Be that as it may, the “Brandenburg Test” has been consistently followed by the US Supreme Court in deciding subsequent cases. In Hess vs Indiana (1973), the Supreme Court applied the “Brandenburg Test” to a case in which Hess, an Indiana protester, had said: “We’ll take the fuc… street again.”
The Court ruled that Hess’s profanity was protected under the “Brandenburg Test”, as the speech “amounted to nothing more than advocacy of illegal action at some indefinite future time”. The Court concluded that “since there was no evidence, or rational inference from the import of the language, that his words were intended to produce, and likely to produce, imminent disorder, those words could not be punished by the State on the ground that they had a ‘tendency to lead to violence’.”
In another case, NAACP vs Claiborne Hardware Co (1982), Charles Evers threatened violence against those who refused to boycott white businesses. The Supreme Court applied the “Brandenburg Test” and found that the speech was protected. The Court was at pains to hold “Strong and effective extemporaneous rhetoric cannot be nicely channeled in purely dulcet phrases.
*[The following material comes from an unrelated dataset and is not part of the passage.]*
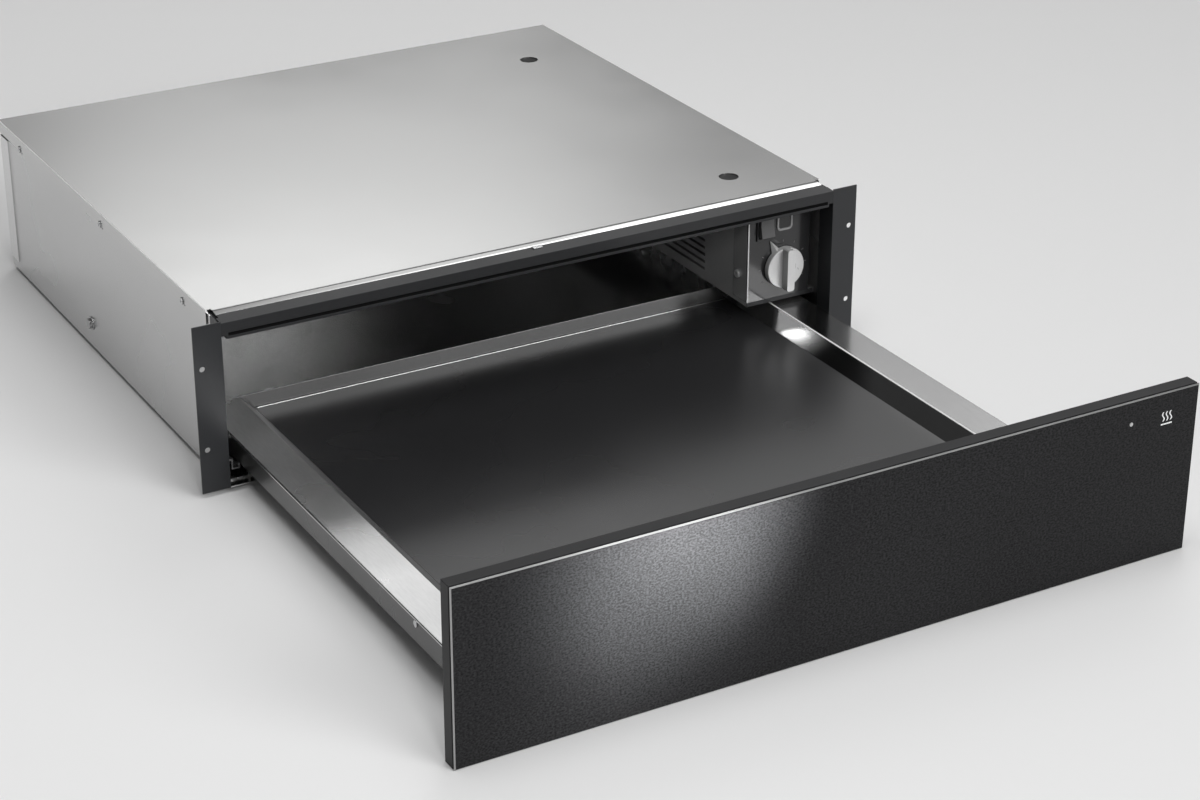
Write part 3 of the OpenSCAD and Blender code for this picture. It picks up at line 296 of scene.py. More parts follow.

An advocate must be free to stimulate his audience with spontaneous and emotional appeals for unity and action in a common cause. When such appeals do not incite lawless action, they must be regarded as protected speech”.
American judicial history reveals that the “Brandenburg Test” principle has stood the test of time and continues to be the litmus test in all criminal prosecutions relating to free speech. It is refreshing to note that even the Supreme Court of India has referred to and relied upon the “Brandenburg Test” principle in some of its decisions.
In the case of Arup Bhuyan vs State of Assam (2011) and in the case of Indra Das vs State of Assam (2011), our Supreme Court has profitably quoted from the judgment of Brandenburg vs Ohio and has gone to the extent of even stating thus: “We respectfully agree with the above decisions, and are of the opinion that they apply to India too, as our fundamental rights are similar to the Bill of Rights in the U.S. Constitution.”